Why you gotta be so rude?

So, I renewed my passport. The ball is rolling, people! My friend and I are going to see a travel agent as soon as we can, but we have to go all the way to Helsinki to do that and we’re struggling to make our schedules meet. Soon!

In other news, I read an interesting article today.
Helsinki: 10 tips for visiting the capital of Finland

Okay, I won’t dwell on it too much but let me just point out that our summers are warmer than +17C (62F) and it’s extremely rare for it to go down to -50C (-58F) in Lapland. The thing about the saunas is true, the pub thing is accurate (tho we call them bars) but honestly, we don’t all eat reindeer meat and lingonberries all the time. In fact, I’ve only tried reindeer meat once, and I hate lingonberries with a passion.
The architecture though? If you can call grey concrete boxes architecture then be my guest, but in my opinion there are only like two or three buildings worth seeing in Helsinki.

I wanted to mention the article though, because it makes excellent points about how us Finns act.

Finns do not like to interrupt: a typical chat includes healthy stretches of silence, ensuring no one’s cut off prematurely.
At the same time, the Finnish language lacks the words for “please” or “excuse me.” The result is that what may seem to outsiders an awkward, borderline rude exchange is simply everyday conversing for Finnish folks.

This!! This right here!!! All of this!!! I always forget to add “please” to the end of my sentences and I always come across as rude because of it, but I’m not doing it on purpose, I swear! We do not have a direct translation for the word “please”, I think the closest thing would be “be kind” or “be nice” but to me those sound very childish and almost patronizing.

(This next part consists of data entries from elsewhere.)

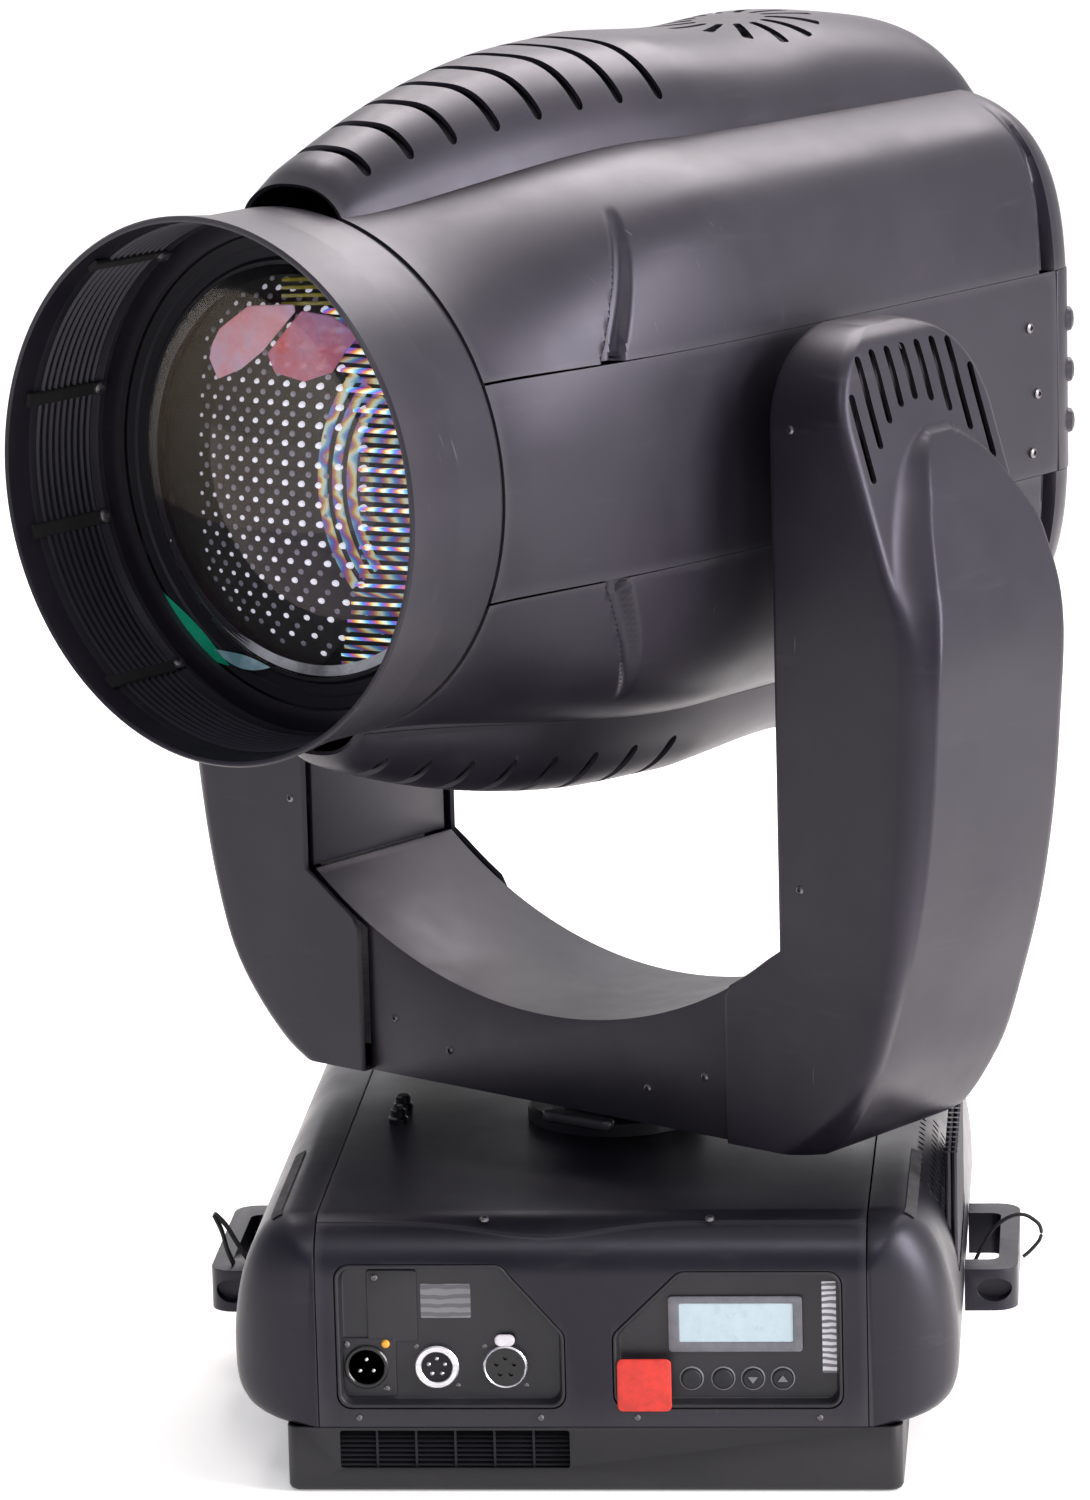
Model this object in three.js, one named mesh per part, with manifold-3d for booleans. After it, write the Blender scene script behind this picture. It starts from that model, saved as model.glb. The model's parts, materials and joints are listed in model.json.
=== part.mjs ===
// Moving head stage light: a base, a yoke that pans on it, and a head that tilts in the yoke.
// Millimetres, +Z up. The origin is on the pan axis at the underside of the base, and the
// base's control panels face -Y. The yoke group is turned about +Z to its stored pan angle.
// Inside the yoke and head groups the front is -y and +x is the right-hand arm.

import * as THREE from 'three';
import { mergeVertices } from 'three/addons/utils/BufferGeometryUtils.js';
import Module from 'manifold-3d';

const wasm = await Module();
wasm.setup();

// ---------------------------------------------------------------- driving dimensions

const GAP = 0.3;                 // running clearance left between neighbouring pieces
const WALL = 3;                  // moulded cover wall

const BASE = {
  halfWidth: 166,                // pressed steel tray
  halfDepth: 222,
  trayHeight: 36,
  sheet: 2.5,
  top: 149,                      // moulded covers
  seam: 148,                     // half-width of the centre cover
  edgeRadius: 30,                // front and rear top edge
  sideReach: 196,                // widest point of the side covers
  sideMiddle: 75,                // height of that widest point
  cornerRadius: 35,              // side covers in plan
};

const PANEL = { front: -221, floor: -214, back: -212, rim: 2.5 };

const YOKE = {
  panAngle: -35.6,               // stored pan angle, degrees about +Z
  innerFace: 170.5,              // half the gap between the arms
  halfDepth: 65,
  bottom: 168,
  top: 617,
  topRadius: 52,
  cornerRadius: 9,               // outer edges of the arms
  saddleCentre: 483,             // height of the centre of the crossbar's round top
  saddleRadius: 263.4,
  saddleEnd: 281,                // where that round top meets the arms
  crossbarHalfDepth: 59,
  seam: 131.7,                   // arm cover to crossbar cover
  plateInner: 178,               // inner face of the steel arm plates
  plate: 6,
  frameHalfDepth: 45,
};

const TILT_HEIGHT = 554.6;

const HEAD = {
  hoodFront: -321.5,
  hoodBack: -246,
  hoodFrontRadius: 144.5,
  hoodBackRadius: 139.5,
  hoodWall: 4,
  bandHalfHeight: 57,
  rear: 250,
  rearRadius: 26,
  halfWidth: 148,
  halfHeight: 158,
  lensRadius: 110,
  lensPlane: -240,
};

const HUB = { discRadius: 50, discTop: 158, tubeOuter: 28, tubeInner: 20, tubeTop: 204 };
const PULLEY = { large: 45, small: 9, width: 10, belt: 3 };
const PAN_MOTOR = { x: -110, pulleyBottom: 184, bodyBottom: 200, bodyTop: 228, radius: 22 };
const TILT_MOTOR = { z: 430, pulleyInner: 190, bodyInner: 204, bodyOuter: 245, radius: 24 };

// ---------------------------------------------------------------- materials

const finish = (color, roughness, metalness) => ({ color, roughness, metalness });

const FINISH = {
  blackPlastic: finish(0x1b1a1e, 0.5, 0.0),
  blackPaint: finish(0x232127, 0.55, 0.3),
  steel: finish(0x8d8f94, 0.35, 0.9),
  aluminium: finish(0xb4b7bb, 0.4, 0.85),
  rubber: finish(0x161616, 0.85, 0.0),
  board: finish(0x1d4a2e, 0.6, 0.1),
  glass: finish(0xcfe0e6, 0.05, 0.0),
  panel: finish(0x2b292d, 0.6, 0.1),
  bezel: finish(0x8e9093, 0.45, 0.1),
  whitePlastic: finish(0xe9e6ea, 0.4, 0.0),
  coloured: finish(0x6e4f9c, 0.15, 0.2),
};

// ---------------------------------------------------------------- shape helpers

function asSolid(geometry) {
  const bare = geometry.clone();
  bare.deleteAttribute('normal');
  bare.deleteAttribute('uv');
  const merged = mergeVertices(bare, 1e-4);
  return new wasm.Manifold(new wasm.Mesh({
    numProp: 3,
    vertProperties: new Float32Array(merged.attributes.position.array),
    triVerts: new Uint32Array(merged.index.array),
  }));
}

function asGeometry(solid) {
  const mesh = solid.getMesh();
  const geometry = new THREE.BufferGeometry();
  geometry.setAttribute('position', new THREE.BufferAttribute(mesh.vertProperties, 3));
  geometry.setIndex(new THREE.BufferAttribute(mesh.triVerts, 1));
  return geometry;
}

const join = (...solids) => solids.reduce((whole, next) => whole.add(next));
const cut = (solid, ...tools) => tools.reduce((left, tool) => left.subtract(tool), solid);

function block(x0, x1, y0, y1, z0, z1) {
  const geometry = new THREE.BoxGeometry(x1 - x0, y1 - y0, z1 - z0);
  geometry.translate((x0 + x1) / 2, (y0 + y1) / 2, (z0 + z1) / 2);
  return asSolid(geometry);
}

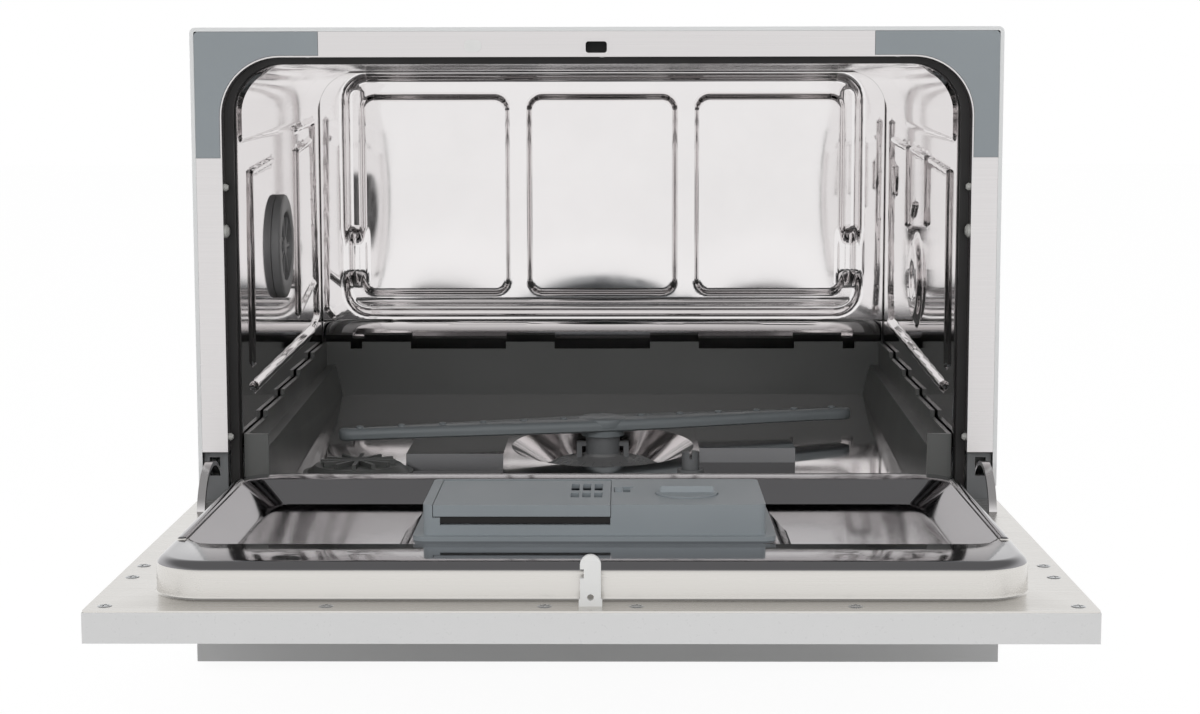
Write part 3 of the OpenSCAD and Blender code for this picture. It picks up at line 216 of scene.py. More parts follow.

This other article has very interesting points as well. It describes Finland in the 1990’s like this:

Correspondent Morley Safer and his team revealed Finland to be a place where “melancholy, sorrow and shyness abound.” They also revealed “no one looks anyone in the eye” because “to be noticed is an embarrassment, to take notice an affront.”

That is still true to this day. Here’s us 20 years later:

“For Finns, it is extremely rude to interrupt someone. This leads to us making pauses or taking our time to talk.”
Thus foreigners may interpret this basic display of Finnish silence/politeness as being “shy or rude or even depressed.” To summarize: for many nationalities a conversation where no one says “please” and there are long pauses is troubling; in Finland it’s par for the course.
Some Finns still “will never say ‘hi’ or look you in the eye,” though many others are “overtly chatty, friendly and open.”

I wish I could show these articles to everyone who’s ever called rude.

I’ll always remember these three English guys I met in New Zealand, we were sharing a room in a hostel and they were always trying to do small talk with me, asking how my day was and what my plans were, and of course… “How are you”.

I always answered their questions and went back to minding my own business but I never inquired about their daily lives, mostly because I didn’t think it was any of my business. One day the guys confronted me about why I was so rude to them and if they had done something to piss me off, and I was just like… What? Nothing? What’s going on? I had no idea these people thought I hated them, I actually thought I had been very outgoing and social with them. I tried to explain how my culture works, but of course, they didn’t believe me.

Another funny thing happened in Australia. I was sharing a room with an Uruguayan guy and I told him about how Finnish people work, and instead of dismissing me as rude, he made it his mission to teach me how to do small talk. Every day he’d ask me how I was doing, if I had slept well, what I was going to do that day, how my day had been so far etc etc, and I tried to engage in the conversation but it felt really alien to me. I don’t know this person, why would I ask them about their day?
Long story short; one day the guy got back from work and as soon as he got through the door, I stared him dead in the eye and asked how his day was. It made me uncomfortable, it made him uncomfortable, it made everyone else in the room uncomfortable, and we agreed it would be best if I never tried to do that again.

I’d like to point out that while I don’t want to come across as rude, I don’t particularly care about being polite either. I’ll only be civil to people as long as they’re civil to me, and I don’t put on an act just to please someone. If I like you, I like you, and if I don’t, then I don’t. You’ll know if I don’t.

Finally, I’d like to add this picture here because I think it shows perfectly what being Finnish is like.

Untitled 5
Finnish people waiting for the bus.



2 thoughts on “Why you gotta be so rude?”

    1. I do too, in situations where they come naturally, AKA in situations I’d use them in my native language as well. For example I use ‘excuse me’ if I want to get past someone, and I always thank cashiers and bus drivers etc. But it’s the everyday conversations where I always forget to say ‘please’. I usually forget to add it to sentences like “Can you pass me the salt/can you hold this for me/can you open the door”. I do thank them afterwards, it’s just that I forget to add the ‘please’!